(begin)

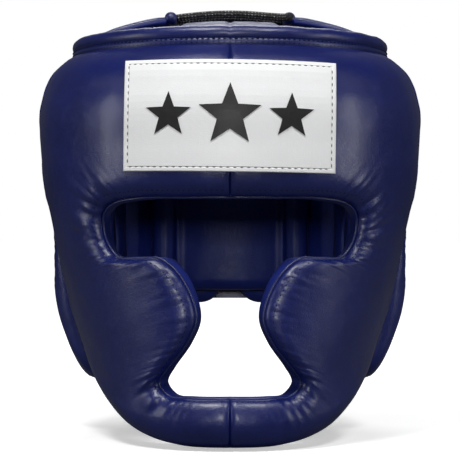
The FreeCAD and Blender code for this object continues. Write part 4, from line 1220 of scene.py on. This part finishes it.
# %% Rim roll
roll_low, roll_high = corners_of("rim_roll")
ROLL_RADIUS = (roll_high[2] - roll_low[2]) / 2
roll_z = (roll_high[2] + roll_low[2]) / 2
roll_turns = np.linspace(-1, 1, 420) * (math.acos((CENTRE_Y - roll_high[1]) / (rim_reach + CENTRE_Y)) + 0.015)
roll_path = on_rim(roll_turns, rim_half_width - roll_high[0] + ROLL_RADIUS, roll_z)
roll_path[:, 2] += 0.35 * smooth_noise(roll_turns * 7, roll_turns * 0, 6.1)
rim_roll = rod("rim_roll_skin", roll_path, ROLL_RADIUS + 0.2, shell_leather, sides=20, taper=4)
pinch = np.array([v.co for v in rim_roll.data.vertices])
turn_there = np.arctan2(pinch[:, 0], -pinch[:, 1])
middle_pinch = 0.0006 * np.exp(-((turn_there / 0.012) ** 2))
pinch[:, 2] -= middle_pinch
pinch[:, 2] += 0.00022 * smooth_noise(turn_there * 60, pinch[:, 2] / MM * 0.3, 1.9)
rim_roll.data.vertices.foreach_set("co", pinch.ravel())
attach(rim_roll, "shell", "rim_roll")
cord_in_roll = rod("rim_roll_cord", roll_path, ROLL_RADIUS - 1.3, foam_cells, sides=10, taper=3)
attach(cord_in_roll, "shell", "rim_roll_core")

# %% [markdown]
# ## Crown
# Two leather flaps arch over the head from the rim. Each ends in a hem tunnel, and a woven lace runs to
# and fro between the tunnels, over a padded tongue that keeps it off the hair.

# %% Crown flaps and hems
flap_low, flap_high = corners_of("crown_flap_left")
hem_low, hem_high = corners_of("crown_hem_left")
HEM_X = (hem_low[0] + hem_high[0]) / 2
HEM_Z = (hem_low[2] + hem_high[2]) / 2
FLAP_THICKNESS = 5.4
ARCH_HALF_WIDTH, ARCH_RISE, ARCH_Z = 92, 29.7, 99.5
flap_front, flap_rear = flap_low[1], flap_high[1]


def flap_place(sign):
    def place(turn, y, depth):
        x = (ARCH_HALF_WIDTH - depth) * np.sin(turn / 60)
        return np.stack([sign * x, y, ARCH_Z + (ARCH_RISE - depth) * np.cos(turn / 60)], -1)

    return place


def flap_relief(u, v, from_edge):
    return 0.9 * smooth_noise(u / 14, v / 14, 12.5) * np.clip(from_edge / 6, 0, 1)


hem_turn = math.asin((HEM_X + 1.0) / ARCH_HALF_WIDTH) * 60
foot_turn = math.asin(min(0.93, (flap_high[0] + 3) / ARCH_HALF_WIDTH)) * 60
for side, sign in (("left", 1), ("right", -1)):
    names = (f"crown_flap_{side}", f"crown_flap_lining_{side}", f"crown_flap_foam_{side}")
    outer, inner = stuffed(
        names, "shell", flap_place(sign), (hem_turn, flap_front), (foot_turn, flap_rear), 7, FLAP_THICKNESS,
        (44, 60), 1.8, flap_relief, ("shell", "lining"), (shell_leather, lightened_lining_leather),
    )
    normals = panel_normals(outer, inner)
    for row, name in ((6, "front"), (-7, "rear")):
        line = outer[:, row] - normals[:, row] * 0.2
        stitches(f"flap_stitches_{side}_{name}", line, normals[:, row], 3.1, 1.9, 0.6, shade_darkened_navy_thread, "shell")
    hem_y = np.linspace(flap_front + 1, flap_rear - 1, 70)
    hem_wave = 0.4 * smooth_noise(hem_y / 9, hem_y * 0, 2.5 + sign)
    hem_path = np.stack([np.full(70, sign * HEM_X), hem_y, HEM_Z + hem_wave], -1)
    hem = rod(f"crown_hem_{side}_skin", hem_path, 3.7, trim_leather, sides=16, taper=2)
    attach(hem, "shell", f"crown_hem_{side}")

# %% Crown tongue
tongue_low, tongue_high = corners_of("crown_tongue")
TONGUE_HALF_WIDTH = tongue_high[0]
TONGUE_THICKNESS = 7
TONGUE_POWER = 3.0
tongue_middle = (tongue_low[1] + tongue_high[1]) / 2
tongue_half = (tongue_high[1] - tongue_low[1]) / 2
tongue_base = tongue_low[2] - 6


def tongue_place(x, s, depth):
    """s runs from -90 at the front foot to 90 at the rear foot."""
    angle = np.radians(s)
    c, sine = np.cos(angle), np.sin(angle)
    y = tongue_middle + (tongue_half - depth) * np.sign(sine) * np.abs(sine) ** (2 / TONGUE_POWER)
    z = tongue_base + (tongue_high[2] - tongue_base - depth) * np.maximum(c, 0) ** (2 / TONGUE_POWER)
    crown = 2.2 * (1 - (x / TONGUE_HALF_WIDTH) ** 2) - 1.0
    return np.stack([x, y, z + crown * np.maximum(c, 0)], -1)


def tongue_relief(x, s, from_edge):
    channel = -1.0 * np.exp(-((x / 1.6) ** 2))
    return (channel + 0.5 * smooth_noise(x / 12, s / 12, 3.3)) * np.clip(from_edge / 5, 0, 1)


stuffed(
    ("crown_tongue", "crown_tongue_lining", "crown_tongue_foam"), "shell", tongue_place,
    (-TONGUE_HALF_WIDTH, -80), (TONGUE_HALF_WIDTH, 80), 8, TONGUE_THICKNESS, (56, 90), 4.5, tongue_relief,
    ("shell", "lining"), (shell_leather, lightened_lining_leather), 1.0,
)

# %% Crown lace
LACE_RUNS = 5
LACE_FIRST_Y = -33
LACE_PITCH = 17.5
LACE_CROWN = 3.2
LACE_START = 4
LACE_TAIL = 17
LACE_RADIUS = 2.2
lace_route = [(HEM_X, flap_front - LACE_START, HEM_Z)]
for run in range(LACE_RUNS):
    y = LACE_FIRST_Y + run * LACE_PITCH
    go = 1 if run % 2 == 0 else -1
    lace_route += [(go * HEM_X, y, HEM_Z), (0, y, HEM_Z + LACE_CROWN), (-go * HEM_X, y, HEM_Z)]
lace_route.append((lace_route[-1][0], flap_rear + LACE_TAIL, HEM_Z))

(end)

To do: The data above must be returned in full, exactly as written.

Exercise output:
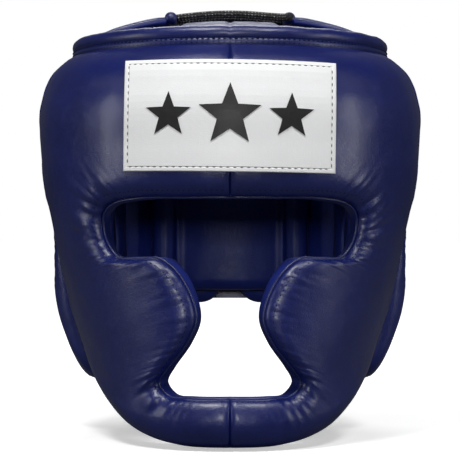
The FreeCAD and Blender code for this object continues. Write part 4, from line 1220 of scene.py on. This part finishes it.
# %% Rim roll
roll_low, roll_high = corners_of("rim_roll")
ROLL_RADIUS = (roll_high[2] - roll_low[2]) / 2
roll_z = (roll_high[2] + roll_low[2]) / 2
roll_turns = np.linspace(-1, 1, 420) * (math.acos((CENTRE_Y - roll_high[1]) / (rim_reach + CENTRE_Y)) + 0.015)
roll_path = on_rim(roll_turns, rim_half_width - roll_high[0] + ROLL_RADIUS, roll_z)
roll_path[:, 2] += 0.35 * smooth_noise(roll_turns * 7, roll_turns * 0, 6.1)
rim_roll = rod("rim_roll_skin", roll_path, ROLL_RADIUS + 0.2, shell_leather, sides=20, taper=4)
pinch = np.array([v.co for v in rim_roll.data.vertices])
turn_there = np.arctan2(pinch[:, 0], -pinch[:, 1])
middle_pinch = 0.0006 * np.exp(-((turn_there / 0.012) ** 2))
pinch[:, 2] -= middle_pinch
pinch[:, 2] += 0.00022 * smooth_noise(turn_there * 60, pinch[:, 2] / MM * 0.3, 1.9)
rim_roll.data.vertices.foreach_set("co", pinch.ravel())
attach(rim_roll, "shell", "rim_roll")
cord_in_roll = rod("rim_roll_cord", roll_path, ROLL_RADIUS - 1.3, foam_cells, sides=10, taper=3)
attach(cord_in_roll, "shell", "rim_roll_core")

# %% [markdown]
# ## Crown
# Two leather flaps arch over the head from the rim. Each ends in a hem tunnel, and a woven lace runs to
# and fro between the tunnels, over a padded tongue that keeps it off the hair.

# %% Crown flaps and hems
flap_low, flap_high = corners_of("crown_flap_left")
hem_low, hem_high = corners_of("crown_hem_left")
HEM_X = (hem_low[0] + hem_high[0]) / 2
HEM_Z = (hem_low[2] + hem_high[2]) / 2
FLAP_THICKNESS = 5.4
ARCH_HALF_WIDTH, ARCH_RISE, ARCH_Z = 92, 29.7, 99.5
flap_front, flap_rear = flap_low[1], flap_high[1]


def flap_place(sign):
    def place(turn, y, depth):
        x = (ARCH_HALF_WIDTH - depth) * np.sin(turn / 60)
        return np.stack([sign * x, y, ARCH_Z + (ARCH_RISE - depth) * np.cos(turn / 60)], -1)

    return place


def flap_relief(u, v, from_edge):
    return 0.9 * smooth_noise(u / 14, v / 14, 12.5) * np.clip(from_edge / 6, 0, 1)


hem_turn = math.asin((HEM_X + 1.0) / ARCH_HALF_WIDTH) * 60
foot_turn = math.asin(min(0.93, (flap_high[0] + 3) / ARCH_HALF_WIDTH)) * 60
for side, sign in (("left", 1), ("right", -1)):
    names = (f"crown_flap_{side}", f"crown_flap_lining_{side}", f"crown_flap_foam_{side}")
    outer, inner = stuffed(
        names, "shell", flap_place(sign), (hem_turn, flap_front), (foot_turn, flap_rear), 7, FLAP_THICKNESS,
        (44, 60), 1.8, flap_relief, ("shell", "lining"), (shell_leather, lightened_lining_leather),
    )
    normals = panel_normals(outer, inner)
    for row, name in ((6, "front"), (-7, "rear")):
        line = outer[:, row] - normals[:, row] * 0.2
        stitches(f"flap_stitches_{side}_{name}", line, normals[:, row], 3.1, 1.9, 0.6, shade_darkened_navy_thread, "shell")
    hem_y = np.linspace(flap_front + 1, flap_rear - 1, 70)
    hem_wave = 0.4 * smooth_noise(hem_y / 9, hem_y * 0, 2.5 + sign)
    hem_path = np.stack([np.full(70, sign * HEM_X), hem_y, HEM_Z + hem_wave], -1)
    hem = rod(f"crown_hem_{side}_skin", hem_path, 3.7, trim_leather, sides=16, taper=2)
    attach(hem, "shell", f"crown_hem_{side}")

# %% Crown tongue
tongue_low, tongue_high = corners_of("crown_tongue")
TONGUE_HALF_WIDTH = tongue_high[0]
TONGUE_THICKNESS = 7
TONGUE_POWER = 3.0
tongue_middle = (tongue_low[1] + tongue_high[1]) / 2
tongue_half = (tongue_high[1] - tongue_low[1]) / 2
tongue_base = tongue_low[2] - 6


def tongue_place(x, s, depth):
    """s runs from -90 at the front foot to 90 at the rear foot."""
    angle = np.radians(s)
    c, sine = np.cos(angle), np.sin(angle)
    y = tongue_middle + (tongue_half - depth) * np.sign(sine) * np.abs(sine) ** (2 / TONGUE_POWER)
    z = tongue_base + (tongue_high[2] - tongue_base - depth) * np.maximum(c, 0) ** (2 / TONGUE_POWER)
    crown = 2.2 * (1 - (x / TONGUE_HALF_WIDTH) ** 2) - 1.0
    return np.stack([x, y, z + crown * np.maximum(c, 0)], -1)


def tongue_relief(x, s, from_edge):
    channel = -1.0 * np.exp(-((x / 1.6) ** 2))
    return (channel + 0.5 * smooth_noise(x / 12, s / 12, 3.3)) * np.clip(from_edge / 5, 0, 1)


stuffed(
    ("crown_tongue", "crown_tongue_lining", "crown_tongue_foam"), "shell", tongue_place,
    (-TONGUE_HALF_WIDTH, -80), (TONGUE_HALF_WIDTH, 80), 8, TONGUE_THICKNESS, (56, 90), 4.5, tongue_relief,
    ("shell", "lining"), (shell_leather, lightened_lining_leather), 1.0,
)

# %% Crown lace
LACE_RUNS = 5
LACE_FIRST_Y = -33
LACE_PITCH = 17.5
LACE_CROWN = 3.2
LACE_START = 4
LACE_TAIL = 17
LACE_RADIUS = 2.2
lace_route = [(HEM_X, flap_front - LACE_START, HEM_Z)]
for run in range(LACE_RUNS):
    y = LACE_FIRST_Y + run * LACE_PITCH
    go = 1 if run % 2 == 0 else -1
    lace_route += [(go * HEM_X, y, HEM_Z), (0, y, HEM_Z + LACE_CROWN), (-go * HEM_X, y, HEM_Z)]
lace_route.append((lace_route[-1][0], flap_rear + LACE_TAIL, HEM_Z))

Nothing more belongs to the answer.